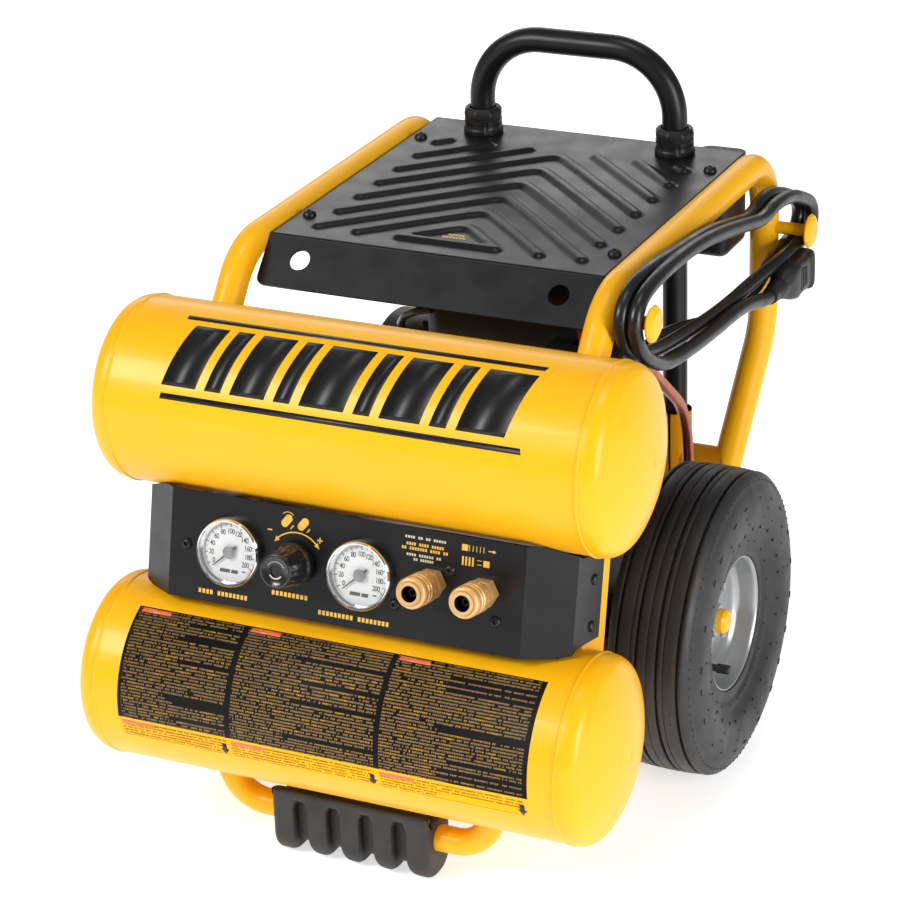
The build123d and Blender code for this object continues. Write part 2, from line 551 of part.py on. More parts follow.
# ---- pressure switch with its on/off lever and the cord's strain relief ----
COVER_X, COVER_Y, COVER_Z, COVER_T = (100.0, 165.0), (-78.0, -25.0), (325.0, 402.0), 2.5
LEVER_Y, LEVER_Z, LEVER_PIN_R = -51.0, 392.0, 2.0
with BuildPart() as pressure_switch:
    block(COVER_X, COVER_Y, COVER_Z)
    fillet(pressure_switch.edges().filter_by(Axis.Z), 5)
    fillet(pressure_switch.faces().sort_by(Axis.Z)[-1].edges(), 3)
    inside = [(low + COVER_T, high - COVER_T) for low, high in (COVER_X, COVER_Y, COVER_Z)]
    block(*inside, mode=Mode.SUBTRACT)
    block((SWITCH_X - 13, SWITCH_X + 13), (LEVER_Y - 5, LEVER_Y + 5), (395, 410), mode=Mode.SUBTRACT)
    for ear_y in (LEVER_Y - 9, LEVER_Y + 9):
        block((SWITCH_X - 6, SWITCH_X + 6), (ear_y - 2, ear_y + 2), (LEVER_Z - 5, COVER_Z[1] - COVER_T))
    port = facing(SWITCH_X, 0, UPPER_Z, ALONG_Y)
    rod(port, 8, tank_back - 6, COVER_Y[0] + 1)
    cope_to_tanks()
    rod(port, SWITCH_PORT_R, tank_back - 20, COVER_Y[0] + 8, mode=Mode.SUBTRACT)
    rod(facing(SWITCH_X, LEVER_Y, LEVER_Z, ALONG_Y), LEVER_PIN_R + RUN_FIT, -12, 12, mode=Mode.SUBTRACT)
save("pressure_switch", pressure_switch)

with BuildPart() as power_lever:
    pivot = facing(SWITCH_X, LEVER_Y, LEVER_Z, ALONG_Y)
    rod(pivot, LEVER_PIN_R, -10, 10)
    rod(pivot, 6, -3.5, 3.5)
    with BuildSketch(Plane(origin=(SWITCH_X, LEVER_Y - 3.5, LEVER_Z), x_dir=ALONG_X, z_dir=ALONG_Y)):
        with BuildLine():
            Polyline((-4, 0), (-9, -26), (-3, -27), (4, 0), close=True)
        make_face()
    extrude(amount=7)
save("power_lever", power_lever)

GLAND_X, GLAND_Z, GLAND_LENGTH = 153.0, 375.0, 30.0
gland_tip = COVER_Y[1] + GLAND_LENGTH
with BuildPart() as strain_relief:
    spin(facing(GLAND_X, COVER_Y[1], GLAND_Z, ALONG_Y),
         [(0, 0), (10, 0), (10, 4), (8.5, 5), (7.2, GLAND_LENGTH), (0, GLAND_LENGTH)])
save("strain_relief", strain_relief)

# ---- pump: crankcase, finned cylinder, head and air filter ----
CASE_X, CASE_Y, CAVITY_R = (36.0, 98.0), (32.0, 128.0), 40.0
CYLINDER_Z = 328.0
shaft = facing(0, SHAFT_Y, SHAFT_Z, ALONG_X)
barrel = facing(CYLINDER_X, SHAFT_Y, 0, ALONG_Z)
with BuildPart() as crankcase:
    block(CASE_X, CASE_Y, (FOOT_TOP, CYLINDER_Z))
    fillet(crankcase.edges().filter_by(Axis.X), 8)
    rod(shaft, CAVITY_R, CASE_X[0] + 6, CASE_X[1] - 6, mode=Mode.SUBTRACT)
    block((CASE_X[0] + 8, CASE_X[1] - 8), (48, 112), (FOOT_TOP + 8, SHAFT_Z), mode=Mode.SUBTRACT)
    rod(shaft, SHAFT_R + RUN_FIT, CASE_X[0] - 1, CASE_X[0] + 8, mode=Mode.SUBTRACT)
    rod(barrel, BORE_R, SHAFT_Z + 10, CYLINDER_Z + 1, mode=Mode.SUBTRACT)
    swing = (SHAFT_Y - 36, SHAFT_Y + 36)
    block((CYLINDER_X - 7, CYLINDER_X + 7), swing, (SHAFT_Z, CYLINDER_Z - 8), mode=Mode.SUBTRACT)
save("crankcase", crankcase)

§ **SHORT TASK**
Write the listing out again, exactly as it reads.

§ **CORRECT ANSWER**
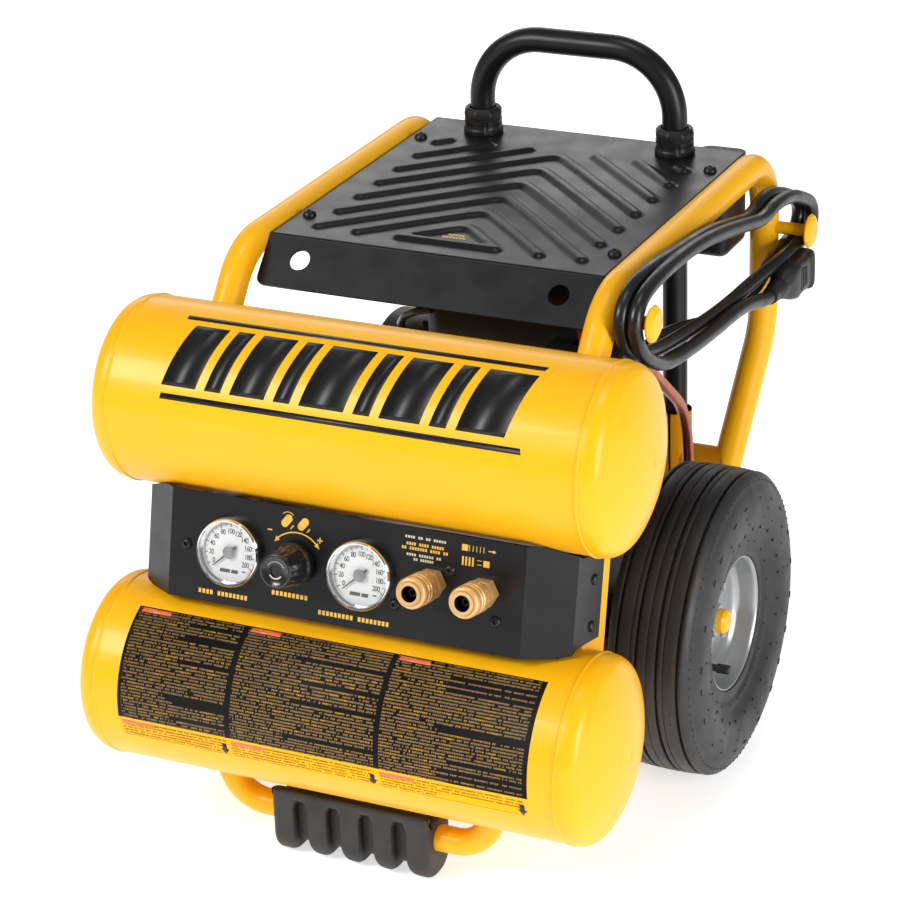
The build123d and Blender code for this object continues. Write part 2, from line 551 of part.py on. More parts follow.
# ---- pressure switch with its on/off lever and the cord's strain relief ----
COVER_X, COVER_Y, COVER_Z, COVER_T = (100.0, 165.0), (-78.0, -25.0), (325.0, 402.0), 2.5
LEVER_Y, LEVER_Z, LEVER_PIN_R = -51.0, 392.0, 2.0
with BuildPart() as pressure_switch:
    block(COVER_X, COVER_Y, COVER_Z)
    fillet(pressure_switch.edges().filter_by(Axis.Z), 5)
    fillet(pressure_switch.faces().sort_by(Axis.Z)[-1].edges(), 3)
    inside = [(low + COVER_T, high - COVER_T) for low, high in (COVER_X, COVER_Y, COVER_Z)]
    block(*inside, mode=Mode.SUBTRACT)
    block((SWITCH_X - 13, SWITCH_X + 13), (LEVER_Y - 5, LEVER_Y + 5), (395, 410), mode=Mode.SUBTRACT)
    for ear_y in (LEVER_Y - 9, LEVER_Y + 9):
        block((SWITCH_X - 6, SWITCH_X + 6), (ear_y - 2, ear_y + 2), (LEVER_Z - 5, COVER_Z[1] - COVER_T))
    port = facing(SWITCH_X, 0, UPPER_Z, ALONG_Y)
    rod(port, 8, tank_back - 6, COVER_Y[0] + 1)
    cope_to_tanks()
    rod(port, SWITCH_PORT_R, tank_back - 20, COVER_Y[0] + 8, mode=Mode.SUBTRACT)
    rod(facing(SWITCH_X, LEVER_Y, LEVER_Z, ALONG_Y), LEVER_PIN_R + RUN_FIT, -12, 12, mode=Mode.SUBTRACT)
save("pressure_switch", pressure_switch)

with BuildPart() as power_lever:
    pivot = facing(SWITCH_X, LEVER_Y, LEVER_Z, ALONG_Y)
    rod(pivot, LEVER_PIN_R, -10, 10)
    rod(pivot, 6, -3.5, 3.5)
    with BuildSketch(Plane(origin=(SWITCH_X, LEVER_Y - 3.5, LEVER_Z), x_dir=ALONG_X, z_dir=ALONG_Y)):
        with BuildLine():
            Polyline((-4, 0), (-9, -26), (-3, -27), (4, 0), close=True)
        make_face()
    extrude(amount=7)
save("power_lever", power_lever)

GLAND_X, GLAND_Z, GLAND_LENGTH = 153.0, 375.0, 30.0
gland_tip = COVER_Y[1] + GLAND_LENGTH
with BuildPart() as strain_relief:
    spin(facing(GLAND_X, COVER_Y[1], GLAND_Z, ALONG_Y),
         [(0, 0), (10, 0), (10, 4), (8.5, 5), (7.2, GLAND_LENGTH), (0, GLAND_LENGTH)])
save("strain_relief", strain_relief)

# ---- pump: crankcase, finned cylinder, head and air filter ----
CASE_X, CASE_Y, CAVITY_R = (36.0, 98.0), (32.0, 128.0), 40.0
CYLINDER_Z = 328.0
shaft = facing(0, SHAFT_Y, SHAFT_Z, ALONG_X)
barrel = facing(CYLINDER_X, SHAFT_Y, 0, ALONG_Z)
with BuildPart() as crankcase:
    block(CASE_X, CASE_Y, (FOOT_TOP, CYLINDER_Z))
    fillet(crankcase.edges().filter_by(Axis.X), 8)
    rod(shaft, CAVITY_R, CASE_X[0] + 6, CASE_X[1] - 6, mode=Mode.SUBTRACT)
    block((CASE_X[0] + 8, CASE_X[1] - 8), (48, 112), (FOOT_TOP + 8, SHAFT_Z), mode=Mode.SUBTRACT)
    rod(shaft, SHAFT_R + RUN_FIT, CASE_X[0] - 1, CASE_X[0] + 8, mode=Mode.SUBTRACT)
    rod(barrel, BORE_R, SHAFT_Z + 10, CYLINDER_Z + 1, mode=Mode.SUBTRACT)
    swing = (SHAFT_Y - 36, SHAFT_Y + 36)
    block((CYLINDER_X - 7, CYLINDER_X + 7), swing, (SHAFT_Z, CYLINDER_Z - 8), mode=Mode.SUBTRACT)
save("crankcase", crankcase)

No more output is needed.